Muchos españoles de dentro y fuera de Cataluña empiezan a sufrir el síndrome del independentismo, que consiste en recibir veinticuatro horas al día un bombardeo inclemente de noticias sobre tal asunto. Más que la heroína e incluso la marihuana, esta nueva adicción produce efectos devastadores en quienes la padecen.

Las víctimas de esta toxicomanía se caracterizan por la búsqueda obsesiva de informaciones acerca de lo que sucede en el viejo Condado. Necesitan chutarse a diario una buena dosis de Puigdemont, de Junqueras, de Rufián, de Anna Gabriel o de cualquier otro de los políticos que mantienen viva la espiral tóxica.

Su camello es Ferreras, siempre de guardia en La Sexta; aunque también se puede adquirir el producto en los programas matinales de La Cuatro, de Telecinco, de Antena 3 o de TVE. Y por supuesto en las emisiones en continuo de TV3, el canal del llamado ´procés´ que no para de abastecer de papelinas a las gentes necesitadas de esta droga emocional.

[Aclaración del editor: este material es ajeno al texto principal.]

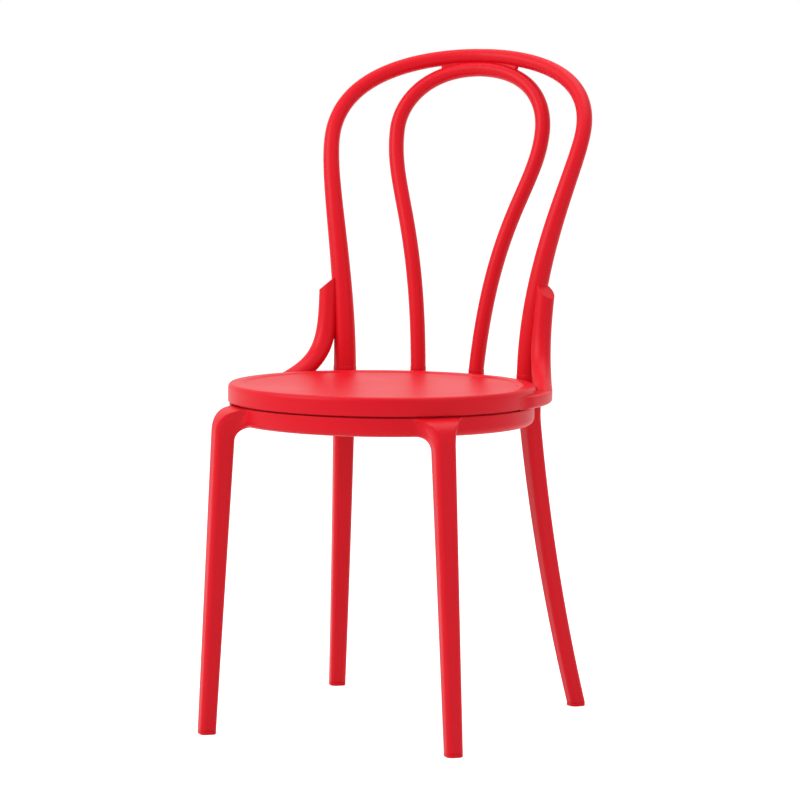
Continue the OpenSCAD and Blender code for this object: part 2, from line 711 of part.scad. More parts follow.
module inner_hoop() {
    path = whole_hoop(inner_half);
    color(red)
    difference() {
        union() {
            skin(hoop_rings(path, inner_ds, 0));
            crown_web();
            both_sides()
                translate([inner_base[0], inner_base[1], rail_bottom + socket_floor + fit_gap])
                    cylinder(r = spigot_inner_r, h = collar_top - rail_bottom - socket_floor + 3, $fn = 48);
        }
        both_sides()
            translate([inner_base[0], inner_base[1], rail_bottom])
                cylinder(r = pilot_r, h = hoop_screw_l + 2, $fn = 32);
        crown_pin_bores();
    }
}

// Route of the right-hand brace
brace_path = [for (i = [0:brace_steps])
    bezier([brace_foot, brace_foot + brace_foot_dir * brace_pull[0],
        brace_top - brace_top_dir * brace_pull[1], brace_top], i / brace_steps)];
brace_mid = brace_path[16];
brace_pin_l = 16;

// Frame of a pin that runs from the brace into the outer upright beside it
module brace_pin_place() {
    aim = outer_half[5];
    away = [brace_mid[0] - aim[0], brace_mid[1] - aim[1]];
    translate([aim[0], aim[1], brace_mid[2]])
        rotate([0, 90, atan2(away[1], away[0])]) children();
}

// The outer hoop's skin with a clearance round it, which the braces are cut to
upright_room = hoop_rings(whole_hoop(outer_half), outer_d, part_gap);

module brace_right() {
    spare = 1.5 * brace_d;
    path = concat([brace_path[0] - brace_foot_dir * spare], brace_path, [brace_top + brace_top_dir * spare]);
    rings = [for (i = [0:len(path) - 1])
        round_ring(path[i], heading(path, i), brace_d / 2, brace_sides)];
    cut_z = seat_height + brace_rise;
    color(red)
    difference() {
        skin(rings);
        translate([0, 0, rail_top - seat_d]) cube(2 * seat_d, center = true);
        translate([outer_base[0] + 14, 0, cut_z]) rotate([0, brace_cut_angle, 0])
            translate([-seat_r, 0, 0]) cube([seat_d, seat_d, seat_r]);
        skin([for (i = [0:10]) upright_room[i]]);
        translate([0, 0, rail_bottom]) cylinder(r = seat_r + part_gap, h = seat_side_h + rail_h, $fn = 160);
        at_polar(brace_foot_r, brace_foot_angle, rail_bottom)
            cylinder(r = pilot_r, h = brace_screw_l + 1, $fn = 32);
        brace_pin_place() translate([0, 0, -fit_gap])
            cylinder(d = pin_d + 2 * fit_gap, h = brace_pin_l + 12, $fn = 32);
    }
}

module brace_left() { mirror([1, 0, 0]) brace_right(); }

module frame_screws() {
    color(steel) frame_screw_places()
        translate([0, 0, flange_bottom - washer_t])
            screw(seat_bottom - flange_bottom + washer_t + boss_depth - 3);
}

module frame_washers() {
    color(steel) frame_screw_places()
        translate([0, 0, flange_bottom - washer_t])
            difference() {
                cylinder(d = washer_d, h = washer_t, $fn = 48);
                translate([0, 0, -1]) cylinder(r = pilot_r, h = washer_t + 2, $fn = 32);
            }
}

module rail_screws() {
    color(steel) rail_screw_places(seat_r - seat_wall) screw(rail_screw_l);
}

module spigot_screws() {
    color(steel) both_sides()
        at_polar(head_seat_r, outer_angle, ring_mid) rotate([0, 90, 0]) screw(spigot_screw_l);
}

module inner_hoop_screws() {
    color(steel) both_sides()
        translate([inner_base[0], inner_base[1], rail_bottom]) screw(hoop_screw_l);
}

module brace_screws() {
    color(steel) both_sides()
        at_polar(brace_foot_r, brace_foot_angle, rail_bottom) screw(brace_screw_l);
}

module brace_pins() {
    color(steel) both_sides() brace_pin_place() cylinder(d = pin_d, h = brace_pin_l + 10, $fn = 32);
}

module crown_pins() {
    color(steel) crown_pin_places() cylinder(d = pin_d, h = crown_pin_l, $fn = 32);
}

module centred() { translate([0, -centre_y, 0]) children(); }

centred() seat();
centred() back_rail();
centred() outer_hoop();
centred() inner_hoop();
centred() brace_left();
centred() brace_right();
centred() leg_frame();
centred() glide_front_left();
centred() glide_front_right();
centred() glide_rear_left();
centred() glide_rear_right();
centred() frame_screws();
centred() frame_washers();
centred() rail_screws();
centred() spigot_screws();
centred() inner_hoop_screws();
centred() brace_screws();
centred() brace_pins();
centred() crown_pins();
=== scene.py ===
"""Round-seat chair with a double hoop back, all in one satin red plastic.

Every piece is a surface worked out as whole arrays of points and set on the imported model's frame.
Lengths are in metres. The chair faces -Y and stands on z = 0.
"""

import math

import bmesh
import bpy
import numpy as np
from bpy.props import FloatProperty, FloatVectorProperty, PointerProperty
from mathutils import Matrix, Vector


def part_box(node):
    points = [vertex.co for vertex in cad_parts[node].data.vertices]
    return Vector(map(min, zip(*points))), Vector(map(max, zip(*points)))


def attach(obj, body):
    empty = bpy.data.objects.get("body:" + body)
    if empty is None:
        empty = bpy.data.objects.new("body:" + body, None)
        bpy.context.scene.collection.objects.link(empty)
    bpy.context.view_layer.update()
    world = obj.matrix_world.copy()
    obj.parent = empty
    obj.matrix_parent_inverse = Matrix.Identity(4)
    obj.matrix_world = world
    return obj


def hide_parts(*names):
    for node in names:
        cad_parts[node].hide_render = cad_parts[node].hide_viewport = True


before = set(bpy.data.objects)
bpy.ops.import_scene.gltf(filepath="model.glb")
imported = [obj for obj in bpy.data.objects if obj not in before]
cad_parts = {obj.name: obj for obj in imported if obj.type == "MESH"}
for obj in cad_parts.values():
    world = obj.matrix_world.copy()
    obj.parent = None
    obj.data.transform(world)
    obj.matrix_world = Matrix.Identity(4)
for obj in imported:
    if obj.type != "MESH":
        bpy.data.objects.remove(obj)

bl_info = {
    "name": "Round-seat hoop-back chair",
    "version": (1, 0, 0),
    "blender": (4, 5, 0),
    "location": "3D View > Sidebar > Chair",
    "description": "Dresses the packed chair in moulded plastic, with floor, lights and camera",
    "category": "Object",
}

MM = 0.001
# Edges that bend by more than this angle show as creases, and points nearer than WELD are one
CREASE = math.radians(38.0)
WELD = 2e-6
SEAT_LOW, SEAT_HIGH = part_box("seat")
SEAT_Y = (SEAT_LOW.y + SEAT_HIGH.y) / 2
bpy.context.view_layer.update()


# Sizes and finishes that a user would change

class ChairSizes(bpy.types.PropertyGroup):
    """Sizes of the chair's mouldings"""

    seat_height: FloatProperty(
        name="Seat height", description="Height of the seat rim above the floor",
        default=0.455, unit="LENGTH")
    seat_radius: FloatProperty(
        name="Seat radius", description="Radius of the seat's side wall",
        default=0.2024, unit="LENGTH")
    seat_side: FloatProperty(
        name="Seat side", description="Height of the seat's side wall",
        default=0.024, unit="LENGTH")
    rim_width: FloatProperty(
        name="Rim width", description="Width of the raised rim round the dish",
        default=0.016, unit="LENGTH")
    dish_depth: FloatProperty(
        name="Dish depth", description="How far the dish sinks from its edge to its middle",
        default=0.003, unit="LENGTH")
    ring_height: FloatProperty(
        name="Apron height", description="Height of the apron ring below the seat",
        default=0.027, unit="LENGTH")
    shadow_gap: FloatProperty(
        name="Shadow gap", description="Height of the gap between seat and apron",
        default=0.0025, unit="LENGTH")
    leg_top: FloatProperty(
        name="Leg width at the top", description="Width of a leg along the apron",
        default=0.028, unit="LENGTH")
    leg_foot: FloatProperty(
        name="Leg width at the floor", description="Side of a leg's rounded square at the floor",
        default=0.022, unit="LENGTH")
    front_depth: FloatProperty(
        name="Front leg depth", description="Depth of a front leg at its top",
        default=0.027, unit="LENGTH")
    rear_depth: FloatProperty(
        name="Rear leg depth", description="Depth of a rear leg at its top",
        default=0.0235, unit="LENGTH")
    flare: FloatProperty(
        name="Shoulder flare", description="How far a leg's shoulder spreads along the apron",
        default=0.013, unit="LENGTH")
    hoop_base: FloatProperty(
        name="Outer hoop at the base", description="Radius of the outer hoop where it starts",
        default=0.0154, unit="LENGTH")
    hoop_wide: FloatProperty(
        name="Outer hoop at its widest", description="Radius of the outer hoop at its widest place",
        default=0.0106, unit="LENGTH")
    hoop_crown: FloatProperty(
        name="Outer hoop at the crown", description="Radius of the outer hoop at its crown",
        default=0.0098, unit="LENGTH")
    inner_hoop: FloatProperty(
        name="Inner hoop", description="Radius of the inner hoop's flanks",
        default=0.0104, unit="LENGTH")
    inner_crown: FloatProperty(
        name="Inner hoop at the crown", description="Radius of the inner hoop at its crown",
        default=0.0096, unit="LENGTH")
    brace: FloatProperty(
        name="Brace", description="Radius of a side brace",
        default=0.0125, unit="LENGTH")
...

Toda esta sobredosis de catalanidad acaba por producir rechazo, naturalmente. La manifestación más extrema la ofreció días atrás el compañero de celda de Jordi Sánchez, que imploró salir del calabozo donde cumplía doble condena junto al líder de la Asamblea Nacional de Cataluña. Las autoridades penitenciarias se apiadaron del recluso tras comprobar que su colega, el tal Sánchez, no sabía hablar de otra cosa que del proceso hacia la independencia, con los graves efectos secundarios que eso produce en una persona normal.

Más difícil lo tienen aquellos que, aun no estando en prisión, sufren igualmente a diario el acoso de los periódicos, las radios, las teles y las redes sociales que ya solo hablan del kafkiano proceso a la independencia. Por más que uno lo intente, resulta imposible escapar al tema que invade la vida diaria del país. Y no solo de España.

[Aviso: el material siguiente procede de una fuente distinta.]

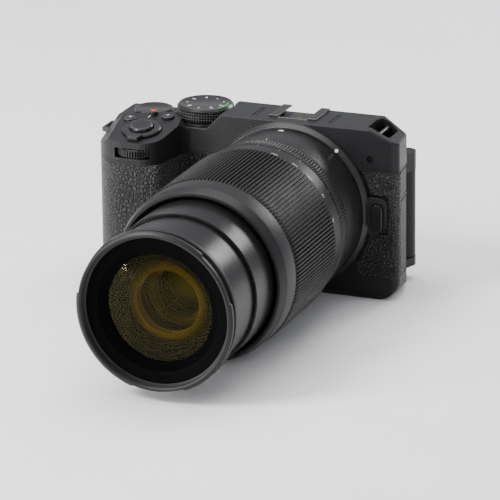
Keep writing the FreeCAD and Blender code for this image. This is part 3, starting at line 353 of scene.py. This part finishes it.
# One finish for each of the record's material slots: name, colour, roughness and the pattern's measures.
FINISHES = {
    "case_plastic": spark_plastic("case_plastic", (0.012, 0.0122, 0.013), 0.40, scale=1.5,
                                  depth=0.16, spread=0.35),
    "grip_rubber": leather("grip_rubber", (0.025, 0.025, 0.026), 0.38),
    "lens_plastic": spark_plastic("lens_plastic", (0.012, 0.012, 0.0127), 0.38, scale=4.5, depth=0.025),
    "lens_rubber": rib_rubber("lens_rubber", (0.006, 0.006, 0.0063), 0.46),
    "tube_plastic": turned("tube_plastic", (0.009, 0.009, 0.0095), 0.28, lines=5, depth=0.006),
    "front_plastic": turned("front_plastic", (0.001, 0.001, 0.0011), 0.5, lines=3, shine=0.02, spread=0.4),
    "coated_glass": clear_glass("coated_glass", (0.004, 0.003, 0.001), 0.30),
    "mount_metal": turned("mount_metal", (0.62, 0.61, 0.60), 0.28, metal=1.0, lines=9, depth=0.01,
                          spread=0.12),
    "bezel_metal": turned("bezel_metal", (0.020, 0.020, 0.021), 0.34, metal=0.3, lines=7, depth=0.01),
    "dial_metal": turned("dial_metal", (0.010, 0.010, 0.0105), 0.28, metal=0.15, lines=4, depth=0.01),
    "button_plastic": smooth("button_plastic", (0.012, 0.012, 0.013), 0.34, coat=0.15),
    "red_plastic": smooth("red_plastic", (0.016, 0.015, 0.015), 0.30, coat=0.2),
    "shoe_metal": turned("shoe_metal", (0.022, 0.022, 0.023), 0.40, metal=0.4, lines=6, depth=0.012),
    "screw_metal": smooth("screw_metal", (0.05, 0.05, 0.052), 0.35, metal=0.8),
    "screen_glass": smooth("screen_glass", (0.006, 0.007, 0.010), 0.06, coat=1.0, depth=0.001),
    "lamp_plastic": smooth("lamp_plastic", (0.008, 0.007, 0.007), 0.12, coat=0.6),
    "port_rubber": rib_rubber("port_rubber", (0.016, 0.016, 0.017), 0.5),
    "socket_metal": smooth("socket_metal", (0.45, 0.45, 0.46), 0.3, metal=1.0),
    "frame_metal": spark_plastic("frame_metal", (0.32, 0.32, 0.33), 0.5, scale=1.4, depth=0.06),
    "board": circuit_board("board"),
    "sensor": smooth("sensor", (0.05, 0.08, 0.09), 0.08, coat=1.0),
    "battery_case": spark_plastic("battery_case", (0.18, 0.18, 0.19), 0.5),
    "card_plastic": smooth("card_plastic", (0.03, 0.05, 0.16), 0.4),
    "socket_steel": turned("socket_steel", (0.5, 0.5, 0.5), 0.3, metal=1.0, lines=8, depth=0.01),
}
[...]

Los efectos tóxicos del ´procés´ llegan incluso a la capital de la mismísima Unión Europea, donde el expresidente Carles Puigdemont y algunos de sus consejeros han buscado refugio de la Justicia española.

El hasta ahora jefe de la Generalitat, que goza fama -acaso injusta- de gafe ha conseguido abrir una crisis de proporciones todavía difíciles de evaluar en Bélgica. Un país levemente artificial que, como es sabido, vive en la permanente tensión entre los valones y los flamencos, dado que estos últimos aspiran a independizarse y constituir una República de Flandes por parecidas razones a las de sus colegas de Cataluña.

Es así como la evidente toxicidad del problema catalán se extiende y contamina un ámbito de suyo tan sosegado como el de la UE. Un dato que tal vez obligue a la mandamás Ángela Merkel a hacer algo antes de que el asunto se le vaya de las manos.

Lo cierto es que con Cataluña empieza a pasar lo mismo que con el fútbol. Hace ya tiempo que el vecindario -mayormente por la parte de las señoras- se queja de la emisión casi diaria de partidos por la tele. A tan abusiva ración de pelota se le ha unido ahora la constante dosis de tertulias e informativos especiales sobre lo que sucede al nordeste de la Península. Demasiado, quizá, para el correcto equilibrio psíquico de la población española y, en particular, de la catalana.

Estamos a solo un paso de que alguien se presente en una asociación de autoayuda diciendo aquello de «Hola, me llamo Paco y soy adicto a la política». Y a ver quién le arregla lo suyo al toxicómano.